MRSA in the NHS at a record low
- Published on Wednesday, 03 August 2011 11:27
- Posted by Matthew Abbott
MRSA bloodstream infections in the NHS have reached record low levels with fewer than 100 infections recorded in a single month for the first time, new official statistics have confirmed today (August 3rd).
The Health Protection Agency has published the monthly data for MRSA and C.difficile for June 2011. Compared with June 2010, the statistics show:
- MRSA bloodstream infections have fallen from 134 to 97. This represents a 28 per cent reduction and a record low since MRSA mandatory surveillance started in 2001.
- 25 acute trusts have had no trust-apportioned MRSA infections between June 2010 and June 2011.
- C. difficile figures have fallen from 2,001 to 1,681. This represents a 16 per cent reduction and continues the downward trend.
Reacting to today’s figures, Secretary of State for Health Andrew Lansley said:
“I have been calling for a zero-tolerance approach to avoidable healthcare associated infections since 2004. Now, just over one year into the coalition government, MRSA bloodstream infections in the NHS are at their lowest level since records began with fewer than 100 infections in a single month for the first time.
“What’s more, 25 trusts have been MRSA-free for more than a year, proving that with tough infection control measures we can eradicate avoidable infections from the NHS altogether.
“This sustained pattern of falling infections across the health service is good news.

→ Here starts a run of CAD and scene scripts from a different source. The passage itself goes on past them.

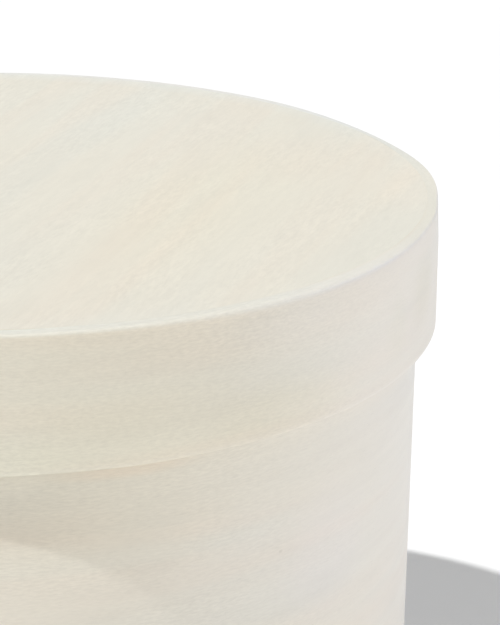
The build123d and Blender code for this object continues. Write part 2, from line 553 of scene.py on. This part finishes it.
def staples(name, ring, places, body, node, material):
    """Flat-wire staples through a lap, their crowns outside and their tips clinched inside."""
    points, faces, grain = [], [], []
    inner_face = ring.inner - clinch_proud
    outer_face = ring.outer + feather + glue_film + crown_proud
    middle = (inner_face + outer_face) / 2
    path = wire_path(outer_face - inner_face)
    shape = wire_section()
    upright = Vector((0, 0, 1))
    for index, (angle, height) in enumerate(places):
        first = len(points)
        draw = noise.noise(Vector((index * staple_seed_step, ring.seed, 0.5)))
        tilt = math.radians(staple_tilt * draw)
        turn = math.radians(angle)
        out = Vector((math.cos(turn), math.sin(turn), 0))
        side = Vector((-math.sin(turn), math.cos(turn), 0))
        up = upright * math.cos(tilt) + side * math.sin(tilt)
        aside = side * math.cos(tilt) - upright * math.sin(tilt)
        for i, (depth, rise) in enumerate(path):
            before, after = path[max(i - 1, 0)], path[min(i + 1, len(path) - 1)]
            heading = Vector((after[0] - before[0], after[1] - before[1])).normalized()
            flatness = tip_flatness if i in (0, len(path) - 1) else 1.0
            for along, across in shape:
                offset = Vector((-heading.y, heading.x)) * across * flatness
                reach = middle + depth + offset.x + ring.stray(angle, height)
                point = out * reach + aside * along + up * (rise + offset.y)
                points.append(point + Vector((0, 0, height)))
                grain.append((along, rise + index, depth))
        made = sweep_faces(len(path), len(shape))
        faces += [tuple(first + v for v in face) for face in made]
    make_piece(name, points, faces, grain, body, node, material)


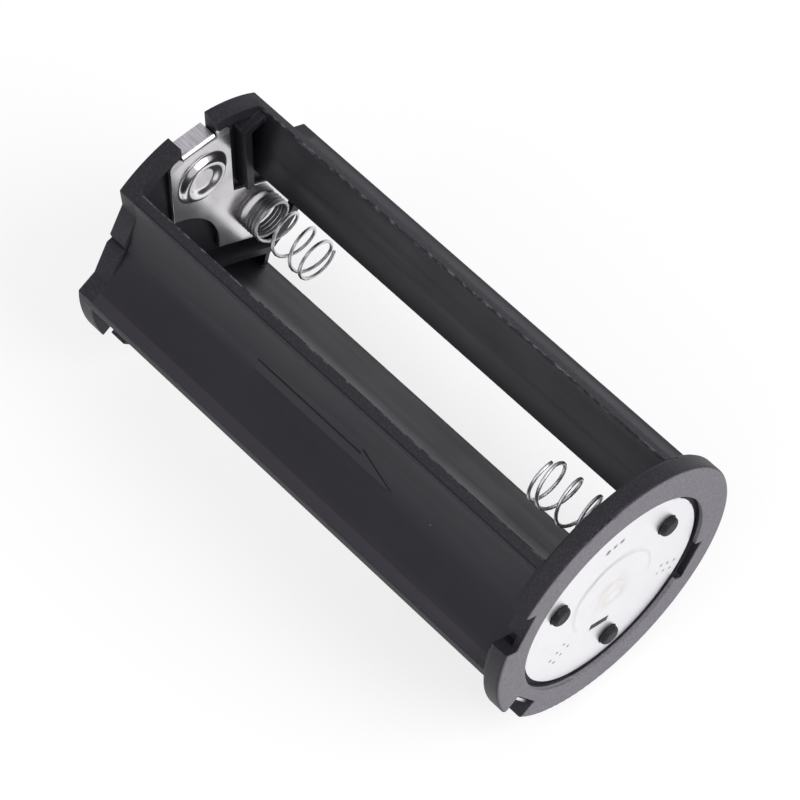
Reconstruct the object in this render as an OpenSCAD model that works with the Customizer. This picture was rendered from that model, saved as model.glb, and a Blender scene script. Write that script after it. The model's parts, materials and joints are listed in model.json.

However, the variation between the very best in the country and the very worst is still unacceptably high. So while progress has been made, we must do better to shrink this gap and improve standards for all.”
The HPA now publish MRSA and C. difficile infection data on a weekly basis for each hospital site so patients can see which hospitals are doing well and which ones are lagging behind. Mandatory surveillance now also includes MSSA and E. coli infections.
Greater transparency of information and data will encourage service providers to continue to reduce infections, leading to better patient outcomes, as well as savings for the NHS.